Instructions to follow |
Stop after the line containing "rows.append(stitchRow(cut, spot, up": print each line exactly from the first line of the listing up to that point.
## start Available data
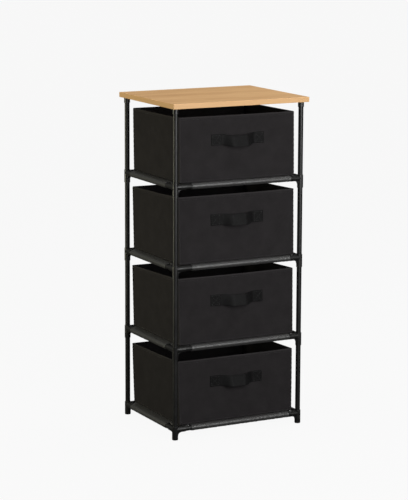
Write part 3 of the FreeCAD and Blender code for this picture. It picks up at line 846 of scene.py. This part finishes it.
def makeDrawerSeams(drawer):
    # Stitches round the rim and the foot and up both sides of each corner.
    cut = drawerCut
    rows = []

    def addRow(side, share, height, upright):
        # The directions along the wall and up it come from four places close by.
        nudge = 1e-4
        around = ((0, 0), (nudge, 0), (-nudge, 0), (0, nudge), (0, -nudge))
        spot, right, left, over, under = (wallPoint(drawer, side, share + x, height + z) for x, z in around)
        along, up = unit(right - left), unit(over - under)
        rows.append(stitchRow(cut, spot, up if upright else along, unit(np.cross(along, up))))

    foot, rim = cut["footSeam"], drawer.height - cut["rimSeam"]
    for side in range(4):
        length = drawer.reach(side)
        share = np.arange(-length, length, cut["stitchPitch"]) / length
        for height in (rim, foot):
            addRow(side, share, height, False)
        rise = np.arange(foot, rim, cut["stitchPitch"])
        for end in (-1, 1):
            addRow(side, end * drawer.cornerSeam(side) / length + 0 * rise, rise, True)
    makePiece(drawer.name + "_stitches", rows, "thread", drawer.name)


def makeWallBoards(drawer):
    # Four stiff boards inside the cloth: each is a grid of outside and inside points, bent with its wall.
    cut = drawerCut
    low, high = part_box(drawer.name + "_wall_boards")
    height = np.linspace(low.z, high.z, cut["boardRows"])[:, None] - drawer.low[2]
    shells = []
    for side in range(4):
        reach = 1 - side % 2 * cut["boardGap"] / drawer.reach(side)
        share = np.linspace(-reach, reach, cut["boardColumns"])
        columns = sideColumns(drawer, side, np.concatenate([share, share[::-1]]))
        inset = cut["wall"] / 2 + cut["board"] / 2 * np.repeat([-1, 1], cut["boardColumns"])
        shells.append(closedRings(clothPoint(drawer, columns, inset + 0 * height, height, 0 * height)))
    makePiece(drawer.name + "_wall_boards", shells, "paperBoard", drawer.name)


# Base inserts: a board in a sewn cloth cover, thicker in the middle than along its sewn edge

insertCut = {
    "flange": 7 * mm,  # sewn edge, with its stitch line in the middle
    "flangeShare": 0.5,  # of the full thickness, at the edge
    "edgeGap": 1.2 * mm,  # to the drawer's lining
    "edgeRound": 0.9 * mm,
    "corner": 6 * mm,
    "quilt": 0.1 * mm,
    "step": 5 * mm,
    "seamWidth": 0.8 * mm,
    "seamEnd": 2 * mm,
    "stitchPitch": 3.6 * mm,
    "stitchShare": 0.7,
}


def makeInsert(drawer):
    # The cover's thickness rises from a thin sewn edge to the full board over the flange. Each ring is the
    # section across the drawer at one depth.
    cut, shape, body = insertCut, drawer.shape, f"insert_{drawer.tier}"
    low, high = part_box(drawer.name + "_base_insert")
    middleZ, halfZ = (low.z + high.z) / 2, (high.z - low.z) / 2
    away = drawerCut["wall"] + cut["edgeGap"]
    halfX = drawer.half[0] - away - shape["taper"]
    # the cover's front and back clear the leaning walls from the floor to the top of its lift
    centreY, halfY = drawer.middle[1], drawer.half[1] - away - shape["lean"]
    inset = cut["flange"] / 2

    def fullness(within):
        return cut["flangeShare"] + (1 - cut["flangeShare"]) * limited(within / cut["flange"]) ** 0.7

    u, v = (spacedOut(-half, half, cut["step"], [inset - half, half - inset], cut["seamWidth"])
            for half in (halfX, halfY))
    edgeX, upper, v = np.concatenate([u, u[::-1]]), np.repeat([1, -1], len(u)), v[:, None]
    inX, inY = halfX - np.abs(edgeX), halfY - np.abs(v)
    within = np.minimum(inX, inY)
    corner = np.hypot(np.maximum(cut["corner"] - inX, 0), np.maximum(cut["corner"] - inY, 0))
    pull = 0.7 * np.maximum(corner - cut["corner"], 0)
    rounding = np.sqrt(1 - (1 - limited(within / cut["edgeRound"])) ** 2) * 0.75 + 0.25
    phase = np.random.default_rng(90 + drawer.tier).uniform(0, tau, 3)
    quilt = cut["quilt"] * np.sin(edgeX * 61 + phase[0]) * np.sin(v * 73 + phase[1])
    x, y = edgeX - np.sign(edgeX) * pull, v - np.sign(v) * pull + centreY
    z = middleZ + upper * halfZ * fullness(within) * rounding
    z += quilt * ((upper > 0) & (within > cut["flange"]))
    rings = np.stack(np.broadcast_arrays(x, y, z), -1)
    makePiece(drawer.name + "_base_insert", [closedRings(rings)], "insertCloth", body)
    rows = []
    seams = np.array([halfX, halfY]) - inset
    for axis, middle, sideways in ((1, centreY, 0), (0, 0, centreY)):
        for fixed in (sideways - seams[1 - axis], sideways + seams[1 - axis]):
            rows.append(levelRow(cut, axis, middle - seams[axis], middle + seams[axis], fixed,
                                 lambda x, y: middleZ + halfZ * fullness(inset)))
    makePiece(drawer.name + "_insert_stitches", rows, "thread", body)


# Strap handles: webbing sewn flat at both ends and bowed out between them

strapCut = {
    "thickness": 1.6 * mm,
    "patch": 33 * mm,
    "rest": 0.1 * mm,  # between the sewn patch and the wall
    "edge": 3 * mm,  # sewn box, from the strap's edges
    "endRound": 0.8 * mm,
    "step": 1.6 * mm,
    "flatPoints": 15,  # across the strap, and over each of its edges
    "edgePoints": 6,
    "slopes": (0.66, 0.7, 0.68, 0.64),  # share of each half that the slope takes, for tiers 1 to 4
    "stitchPitch": 3 * mm,
    "stitchShare": 0.72,
}
# How each strap hangs, in millimetres for tiers 1 to 4: its bow out from the wall, how far the middle drops,
# how far its lower edge swings out, and how far left of the middle its fullest point lies, right if negative.
strapShapes = {
    "bow": (16.5, 16, 16.5, 16.5),
    "drop": (3.2, 2.8, 2.6, 5),
    "swing": (4, 4.5, 4, 4.5),
    "shift": (-3, -4, -2, -4),
}


def makeHandle(drawer):
    # A flat rounded section carried along the strap's line, turned to stay square to it.
    cut, shape = strapCut, shapeOf(strapShapes, drawer.tier)
    nodeName = drawer.name + "_handle"
    low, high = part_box(nodeName)
    half, width = (high.x - low.x) / 2, high.z - low.z
    middle, free = (low.z + high.z) / 2 - drawer.low[2], half - cut["patch"]

    def strapLine(x, across):
        # Middle of the strap's inner face at x along it and a share across it: on the wall where it is sewn,
        # and between the patches standing out by a smooth step up and down that leans to one side.
        place = np.clip(x / free, -1, 1)
        skew = place + shape["shift"] / free * (1 - place ** 2)
        lift = smooth(limited((1 - np.abs(skew)) / cut["slopes"][drawer.tier - 1]))
        line = wallPoint(drawer, 0, x / drawer.reach(0), middle + across * width / 2)
        line[..., 1] -= cut["rest"] + lift * (shape["bow"] - shape["swing"] * across)
        line[..., 2] -= shape["drop"] * lift
        return line

    turn = np.linspace(-math.pi / 2, math.pi / 2, cut["edgePoints"])
    flat = np.linspace(-1, 1, cut["flatPoints"])[1:-1]
    rounded = cut["thickness"] / width
    across = np.concatenate([flat * (1 - rounded), 1 - rounded + rounded * np.cos(turn)])
    depth = np.concatenate([0 * flat, 0.5 + 0.5 * np.sin(turn)])
    across, depth = (np.roll(np.concatenate(halves), len(turn) // 2)
                     for halves in ((across, -across), (depth, 1 - depth)))
    x, across = np.meshgrid(spacedOut(-half, half, cut["step"]), across, indexing="ij")
    line = strapLine(x, across)
    along = unit(np.gradient(line, axis=0))
    outward = unit(np.cross(along, (0, 0, 1)))
    toEnd = limited((half - np.abs(x)) / cut["endRound"])
    ends = np.sqrt(np.maximum(1 - (1 - toEnd) ** 2, 0.05))
    rings = line + outward * ((0.5 + (depth - 0.5) * ends) * cut["thickness"])[..., None]
    clothPlaces = np.stack([x + 1, across * width / 2 + 2 * width * (depth > 0.5)], -1).reshape(-1, 2)
    makePiece(nodeName, [closedRings(rings)], "webbing", drawer.name, clothPlaces)

    # a sewn box with a cross in it on each patch
    rows = []
    box = np.array([cut["patch"] / 2 - cut["edge"], 1 - 2 * cut["edge"] / width])
    corners = np.array([[-1, -1], [1, -1], [1, 1], [-1, 1], [-1, -1], [1, 1], [1, -1], [-1, 1]]) * box
    for patch in (cut["patch"] / 2 - half, half - cut["patch"] / 2):
        for start, stop in zip(corners[:-1], corners[1:]):
            span = (stop - start) * (1, width / 2)
            count = max(2, round(np.hypot(*span) / cut["stitchPitch"]))
            spot = start + (stop - start) * ((np.arange(count) + 0.5) / count)[:, None]
            places = strapLine(patch + spot[:, 0], spot[:, 1])
            places[:, 1] -= cut["thickness"]
            rows.append(stitchRow(cut, places, unit(np.array([span[0], 0, span[1]])), (0, -1, 0)))
    makePiece(nodeName + "_stitches", rows, "thread", drawer.name)


for tier in tiers:
    drawer = Drawer(tier)
    for make in (makeDrawerCloth, makeDrawerSeams, makeWallBoards, makeInsert, makeHandle):
        make(drawer)
    print("drawer", tier, "made")


# Stage, light and camera

stageLook = {
    "side": 60,  # a floor so wide that its far edge stays out of the picture
    "seen": 0.93,  # glow of floor and surroundings as the camera sees them
    "shaded": 0.02,  # share of the floor's tone that shadows can take away
    "floorGlow": 0.055,  # glow that the object gets from the floor
    "roomGlow": 0.14,  # and from the surroundings
}


def seenAndFelt(tree, seen, felt):
    # One shader for the camera and another for the light that reaches the object.
    sight = tree.add("LightPath").outputs["Is Camera Ray"]
    return tree.add("MixShader", {0: sight, 1: felt, 2: seen}).outputs[0]


def makeFloor():
    look = stageLook
    side = look["side"] / 2
    mesh = bpy.data.meshes.new("studioFloor")
    corners = [(x * side, y * side, 0) for x, y in ((-1, -1), (1, -1), (1, 1), (-1, 1))]
    mesh.from_pydata(corners, [], [(0, 1, 2, 3)])
    tree = Surface("studioFloor", 0.95, 0, Base_Color=(look["shaded"],) * 3 + (1,), Emission_Color=white,
                   Emission_Strength=look["seen"])
    felt = tree.add("Emission", {"Color": white, "Strength": look["floorGlow"]}).outputs[0]
    tree.fill(tree.nodeTree.nodes["Material Output"].inputs["Surface"],
              seenAndFelt(tree, tree.shader.outputs[0], felt))
    mesh.materials.append(materials["studioFloor"])
    addObject("studioFloor", mesh)


def makeWorld():
    world = bpy.data.worlds.new("studio")
    bpy.context.scene.world = world
    world.use_nodes = True
    tree = Nodes(world.node_tree)
    tree.nodeTree.nodes.clear()
    seen, felt = (tree.add("Background", {"Color": white, "Strength": stageLook[key]}).outputs[0]
                  for key in ("seen", "roomGlow"))
    tree.add("OutputWorld", {0: seenAndFelt(tree, seen, felt)})


studioLights = {  # place, target, size and power, and the tint of one that isn't white
    "frontKey": ((0.3, -2.3, 1.33), (0.05, 0, 1.33), (1.2, 1.9), 40.5),
    "fill": ((-1.35, -2.6, 0.85), (0, 0, 0.75), (0.5, 1.5), 6),
    "overhead": ((-0.1, -0.2, 3.2), (0, 0, 0.9), (1.4, 1.4), 36),
    "leftStrip": ((-1.75, 0.55, 0.72), (-0.2, -0.1, 0.72), (0.21, 1.26), 14.3, (1, 0.97, 0.72)),
    "rightSoft": ((2.3, 0.1, 2.5), (0.1, 0, 0.5), (1, 1.6), 30),
}


def makeLight(name, place, target, size, power, tint=(1, 1, 1)):
    light = bpy.data.lights.new(name, "AREA")
    light.shape = "RECTANGLE"
    light.size, light.size_y = size
    light.energy = power
    light.color = tint
    aim = (Vector(target) - Vector(place)).to_track_quat("-Z", "Y")
    addObject(name, light).matrix_world = Matrix.Translation(place) @ aim.to_matrix().to_4x4()


def makeCamera():
    # Fitted to the posts, rails, feet and board corners of the 408 by 500 photograph.
    view = {"place": (-2.8141, -5.306, 1.6619), "yaw": 27.74, "pitch": 9.29, "roll": 0.225,
            "focal": 2015.2, "centre": (206, 200), "frame": (408, 500), "sensor": 36, "far": 200}
    yaw, pitch, roll = (math.radians(view[key]) for key in ("yaw", "pitch", "roll"))
    forward = Vector((math.sin(yaw) * math.cos(pitch), math.cos(yaw) * math.cos(pitch), -math.sin(pitch)))
    level = Vector((math.cos(yaw), -math.sin(yaw), 0))
    upright = level.cross(forward)
    right = level * math.cos(roll) + upright * math.sin(roll)
    up = upright * math.cos(roll) - level * math.sin(roll)
    wide, tall = view["frame"]
    camera = bpy.data.cameras.new("photoCamera")
    camera.sensor_width = view["sensor"]
    camera.lens = view["focal"] * view["sensor"] / tall
    camera.shift_x = (wide / 2 - view["centre"][0]) / tall
    camera.shift_y = (view["centre"][1] - tall / 2) / tall
    camera.clip_end = view["far"]
    holder = addObject("photoCamera", camera)
    turned = Matrix((right, up, -forward)).transposed().to_4x4()
    holder.matrix_world = Matrix.Translation(view["place"]) @ turned
    bpy.context.scene.camera = holder


makeFloor()
makeWorld()
for lightName, light in studioLights.items():
    makeLight(lightName, *light)
makeCamera()
bpy.context.scene.view_settings.view_transform = "Standard"
print("stage, lights and camera set")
## end Available data
Output |
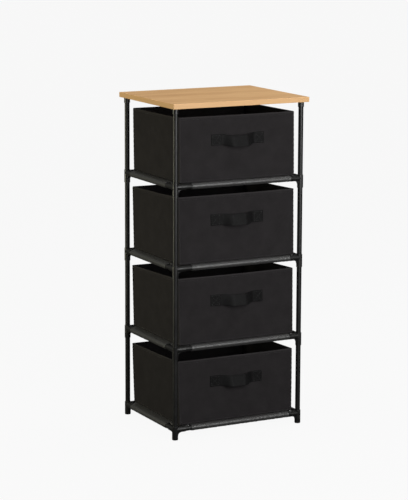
Write part 3 of the FreeCAD and Blender code for this picture. It picks up at line 846 of scene.py. This part finishes it.
def makeDrawerSeams(drawer):
    # Stitches round the rim and the foot and up both sides of each corner.
    cut = drawerCut
    rows = []

    def addRow(side, share, height, upright):
        # The directions along the wall and up it come from four places close by.
        nudge = 1e-4
        around = ((0, 0), (nudge, 0), (-nudge, 0), (0, nudge), (0, -nudge))
        spot, right, left, over, under = (wallPoint(drawer, side, share + x, height + z) for x, z in around)
        along, up = unit(right - left), unit(over - under)
        rows.append(stitchRow(cut, spot, up if upright else along, unit(np.cross(along, up))))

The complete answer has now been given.